Last month I travelled to Australia, where I experienced local dialects, tropical latitudes, and the most boring man in the world (have I told you about the most boring man in the world? He was sitting outside a cafe in Kiribili, expounding on the flavour of crocodile,* the size of his brother-in-law's property holdings in the Northern Territories,** the most popular sport in Australia,*** the number of those little jetties you see in the harbours****), after which I was sent to Rapid City for a week, then returned for a couple of weeks to recuperate for my Floridan 'n' Texan extravaganza. Today, as I stood in a graveyard halfway between New London and Henderson, having my feet bitten to welts by red ants, I found out that my next trip will be - Australia! I thought one month ago that my Australia trip was a once-in-a-lifetime opportunity. Turns out it's... twice. In a lifetime.
I've discovered the joys of long conversations with East Texans. Today I interviewed a woman named Millie Guest, a local historian***** in the town of New London. We talked about the history of the town and the story of the high school that blew up there in 1937, the result of a meeting between a belt sander and a natural gas leak. Four hundred people had died in what was one of the greatest disasters in American history. Millie employed a dada grammar which I attempted to transcribe, but it was just too strange, riddled with random prepositions and revolutionary zeugma. She told me that at the moment of the explosion, the school basement was so full of natural gas that it had "the strength of two or three bombs". Usually when people make such statements, I want to ask, "Bombs of what strength?" but in this situation I was afraid of the answer. She also told me that there was an "all-boom" in the 1930s and that as a consequence the town was full of "all-whales". When I asked her what it was like to find out that she had lost a best friend in the explosion, she told me that it was like finding out that she didn't have that best friend anymore. Then she showed me the telegraph of condolences that Adolph Hitler had sent. I asked her what it said about the explosion that people like Roosevelt and Hitler had sent their sympathies. She said it showed that world leaders had hearts like everybody else. This went on for two hours.

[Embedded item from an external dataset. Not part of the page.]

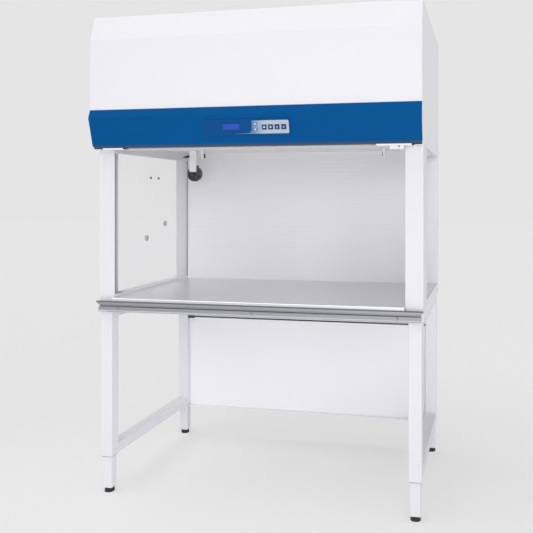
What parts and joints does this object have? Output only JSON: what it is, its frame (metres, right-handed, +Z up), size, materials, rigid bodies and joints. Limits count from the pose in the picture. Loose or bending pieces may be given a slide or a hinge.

*"Rather like a nice fillet with a distinctive maritime flavour, really a good feed, you know".
**"Oh, it must be a million acres, really quite large".
***"Sport fishing, you see, really quite the most popular sport in Australia".
****"Oh, there must be a hundred thousand of those little things, all of them there for the purpose of sport fishing. Really, I must say that crocodile is a good feed".
*****Local historians are invariably obsessive retirees who divert their declining energies into the creation of a museum.
1 comment:
You know, I bet Hitler wished that he'd thought of that himself. Being the good-hearted man that he was.